После объезда дивизий перед наступлением член Военного Совета вернулся к себе: на 5.30 он назначил разговор с группой офицеров.
В штаб он приехал в три часа. Рассматривая бумаги, накопившиеся за день, генерал Сизокрылов поминутно косился на свои большие вороненые часы, лежавшие возле письменного прибора.
Наконец маленькая стрелка приблизилась к пяти, а большая подошла к двенадцати.
Сизокрылов встал и прошелся по комнате. В эту секунду там, на фронте, на плацдарме, началось артиллерийское наступление.
Здесь, в штабе, расположенном вдали от фронта, было тихо. Где-то постукивали пишущие машинки. Из открытых окон нижнего этажа доносились голоса штабных работников, телефонные разговоры.
По торцовой мостовой, четко печатая шаг, прошел караул.
Остановившись возле будки часового, разводящий отдал команду к смене часовых. Новый часовой встал возле старого, повернулся кругом и застыл с винтовкой в руке. Старый взял винтовку на плечо и, широкими шагами отойдя от своего поста, стал в хвост караула. Караул двинулся дальше, к следующему посту. Гул кованных солдатских шагов вскоре пропал в отдалении.
Пять часов утра. Небо чистое, но еще не голубое, а серое, и по улице стелется туман.
Сизокрылов, стоя у окна, вслушивался… Ему казалось, что он улавливает отдаленный гул, подобный далекому рокоту прибоя. Но, может быть, то был ветер.
Офицеры, вызванные членом Военного Совета, дожидались в приемной и дремали, сидя в мягких больших креслах. Потом кто-то сказал, что на фронте уже «началось», и они вскочили с мест и подошли к распахнутым настежь окнам. За окнами был только туманный рассвет. По улице прошествовал караул, менявший часовых.

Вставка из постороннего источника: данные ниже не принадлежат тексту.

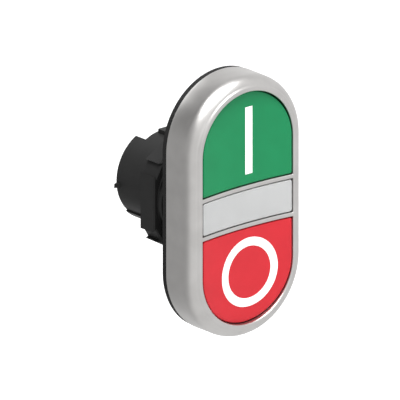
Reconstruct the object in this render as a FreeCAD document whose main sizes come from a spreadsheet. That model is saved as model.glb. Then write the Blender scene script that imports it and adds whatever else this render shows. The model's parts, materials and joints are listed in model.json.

Офицеры снова сели, но больше уже не дремали, а тихо, но возбужденно стали переговариваться между собой. Их откомандировали сюда неделю назад, по специальному вызову, из действующих частей и заставили все это время сидеть в резерве, заполняя разные анкеты.
Полковник — адъютант Сизокрылова — открыл дверь и пригласил:
— Прошу в кабинет!
Генерал обернулся на звук шагов, отошел от окна, кивнул головой офицерам и предложил всем сесть.
Началась беседа, и чем дольше она продолжалась, тем больше удивлялись офицеры.
Вопросы, задаваемые членом Военного Совета, были несколько необычны. Он интересовался образованием и партийной работой каждого и задавал различные вопросы, касавшиеся истории Германии, словно на экзамене каком-нибудь. У одного подполковника он спросил о князе Бисмарке и о проблеме объединения Германии, на что подполковник несколько смущенно ответил, что к Бисмарку, как к представителю крупного юнкерства, он, подполковник, относится отрицательно, а что касается объединения, то оно, как ему кажется, было делом прогрессивным.